I have a python script that scrapes some urls. I have a list of urls and for each url I get html and do some logic with it.
I use Python 2.7.6 and Linux Mint 17 Cinnamon 64-bit.
Problem is that my main object for scraping, which I instance for every url, is never released from memory although there is no reference to it.

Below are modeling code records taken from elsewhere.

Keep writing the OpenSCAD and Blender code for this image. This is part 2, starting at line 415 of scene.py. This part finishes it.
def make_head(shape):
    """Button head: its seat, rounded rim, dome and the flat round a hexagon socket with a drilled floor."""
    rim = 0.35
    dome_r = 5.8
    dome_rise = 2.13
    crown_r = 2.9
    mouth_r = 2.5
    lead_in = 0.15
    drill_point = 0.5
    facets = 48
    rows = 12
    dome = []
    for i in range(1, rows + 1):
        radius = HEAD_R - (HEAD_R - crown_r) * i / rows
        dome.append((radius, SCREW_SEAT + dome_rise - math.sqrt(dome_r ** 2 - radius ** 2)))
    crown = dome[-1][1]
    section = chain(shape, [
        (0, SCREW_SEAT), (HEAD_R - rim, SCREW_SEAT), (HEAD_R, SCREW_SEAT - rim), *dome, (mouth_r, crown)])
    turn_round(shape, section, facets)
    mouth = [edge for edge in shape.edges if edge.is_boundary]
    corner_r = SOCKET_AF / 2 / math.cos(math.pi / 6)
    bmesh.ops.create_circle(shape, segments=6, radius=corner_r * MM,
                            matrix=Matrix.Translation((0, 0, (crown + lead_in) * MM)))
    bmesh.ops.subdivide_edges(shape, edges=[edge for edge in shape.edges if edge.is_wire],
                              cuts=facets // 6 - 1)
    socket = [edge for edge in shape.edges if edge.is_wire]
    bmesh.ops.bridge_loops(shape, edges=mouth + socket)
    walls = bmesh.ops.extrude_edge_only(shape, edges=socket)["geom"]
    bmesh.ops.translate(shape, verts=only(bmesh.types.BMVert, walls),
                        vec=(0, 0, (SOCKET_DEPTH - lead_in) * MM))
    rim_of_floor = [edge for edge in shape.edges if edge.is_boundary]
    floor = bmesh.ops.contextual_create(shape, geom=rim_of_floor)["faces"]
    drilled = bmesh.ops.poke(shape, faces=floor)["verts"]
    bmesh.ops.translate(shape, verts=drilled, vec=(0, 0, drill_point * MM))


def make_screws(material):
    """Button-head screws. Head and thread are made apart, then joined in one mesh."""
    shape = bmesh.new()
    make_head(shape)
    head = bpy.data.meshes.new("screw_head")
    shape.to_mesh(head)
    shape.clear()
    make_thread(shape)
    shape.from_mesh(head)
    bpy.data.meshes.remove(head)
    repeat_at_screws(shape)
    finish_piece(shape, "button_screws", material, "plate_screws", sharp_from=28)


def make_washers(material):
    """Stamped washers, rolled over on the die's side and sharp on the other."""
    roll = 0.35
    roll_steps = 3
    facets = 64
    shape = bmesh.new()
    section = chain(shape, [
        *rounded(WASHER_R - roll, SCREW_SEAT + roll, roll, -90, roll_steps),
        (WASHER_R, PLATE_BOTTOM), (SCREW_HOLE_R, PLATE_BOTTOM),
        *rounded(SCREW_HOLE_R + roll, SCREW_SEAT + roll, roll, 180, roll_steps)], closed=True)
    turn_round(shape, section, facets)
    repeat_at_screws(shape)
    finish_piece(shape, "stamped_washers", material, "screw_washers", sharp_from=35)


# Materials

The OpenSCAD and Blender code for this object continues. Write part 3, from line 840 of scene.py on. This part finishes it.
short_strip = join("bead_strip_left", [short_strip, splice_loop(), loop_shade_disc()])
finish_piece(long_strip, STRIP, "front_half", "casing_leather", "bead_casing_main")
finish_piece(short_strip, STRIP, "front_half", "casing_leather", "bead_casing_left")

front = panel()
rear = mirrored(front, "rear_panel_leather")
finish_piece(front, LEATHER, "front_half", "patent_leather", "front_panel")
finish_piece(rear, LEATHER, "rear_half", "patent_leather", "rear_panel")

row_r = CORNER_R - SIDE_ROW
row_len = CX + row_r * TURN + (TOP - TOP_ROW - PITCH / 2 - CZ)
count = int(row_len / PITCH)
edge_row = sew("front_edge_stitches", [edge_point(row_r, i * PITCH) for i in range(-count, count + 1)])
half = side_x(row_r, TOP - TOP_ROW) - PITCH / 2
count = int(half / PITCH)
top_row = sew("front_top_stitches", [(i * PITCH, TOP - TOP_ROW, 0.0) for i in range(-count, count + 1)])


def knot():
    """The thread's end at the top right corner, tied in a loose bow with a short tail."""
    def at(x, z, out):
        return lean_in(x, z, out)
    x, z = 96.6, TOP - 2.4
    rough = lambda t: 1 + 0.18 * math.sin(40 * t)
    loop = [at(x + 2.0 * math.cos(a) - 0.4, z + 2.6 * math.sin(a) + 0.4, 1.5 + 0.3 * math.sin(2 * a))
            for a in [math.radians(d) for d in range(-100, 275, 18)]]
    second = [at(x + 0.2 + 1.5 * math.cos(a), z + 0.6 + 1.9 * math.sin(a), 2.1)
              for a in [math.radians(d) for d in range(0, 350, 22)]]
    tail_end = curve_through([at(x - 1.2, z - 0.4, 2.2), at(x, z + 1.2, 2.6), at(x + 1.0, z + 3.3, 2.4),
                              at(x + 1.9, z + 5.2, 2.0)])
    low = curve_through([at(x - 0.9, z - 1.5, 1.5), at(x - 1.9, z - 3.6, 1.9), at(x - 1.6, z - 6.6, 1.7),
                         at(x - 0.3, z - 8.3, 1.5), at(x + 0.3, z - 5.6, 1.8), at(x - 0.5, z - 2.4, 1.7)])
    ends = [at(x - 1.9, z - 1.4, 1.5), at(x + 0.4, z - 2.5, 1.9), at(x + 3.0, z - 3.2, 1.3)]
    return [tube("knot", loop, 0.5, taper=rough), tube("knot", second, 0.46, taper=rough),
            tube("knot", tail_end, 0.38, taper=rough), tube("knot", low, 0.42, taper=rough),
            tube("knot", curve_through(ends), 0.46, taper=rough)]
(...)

With that issue my memory just keeps growing and growing rapidly (since my object is sometimes very big - up to 50MB).
Simplify code looks something like this:
def scrape_url(url):
"""
Simple helper method for scraping url
:param url: url for scraping
:return: some result
"""
scraper = Scraper(url) # instance main Scrape object
result = scraper.scrape() # scrape it
return result
## SCRIPT STARTS HERE
urls = get_urls() # fetch some list of urls
for url in urls:
print 'MEMORY USAGE BEFORE SCRAPE: %s (kb)' % resource.getrusage(resource.RUSAGE_SELF).ru_maxrss
result = scrape_url(url) # call helper method for scraping
print 'MEMORY USAGE AFTER SCRAPE: %s (kb)' % resource.getrusage(resource.RUSAGE_SELF).ru_maxrss
print '-' * 50
My output is something like this:
MEMORY USAGE BEFORE SCRAPE: 75732 (kb)
MEMORY USAGE AFTER SCRAPE: 137392 (kb)
--------------------------------------------------
MEMORY USAGE BEFORE SCRAPE: 137392 (kb)
MEMORY USAGE AFTER SCRAPE: 206748 (kb)
--------------------------------------------------
MEMORY USAGE BEFORE SCRAPE: 206748 (kb)
MEMORY USAGE AFTER SCRAPE: 284348 (kb)
--------------------------------------------------
Scrape object is big and it is not released from memory. I tried:
scraper = None
del scraper
or even call gc to collect object with :
gc.collect()
but nothing helped.
When I print number of references to scraper object with:
print sys.getrefcount(scraper)
I get 2 which I think means that there is no other references to object and should be cleaned by gc.
Scraper object has lots of subobjects. Is is possible that some of it sub object's reference get left somewhere and for that reason gc cannot release main Scaper object or there is some other reason why python doesn't release memory?
I found some topic regarding this in SO and some of the responses where they are talking that memory cannot be released unless you are spawning/killing child processes which sounds really strange (LINK)
Thanks, Ivan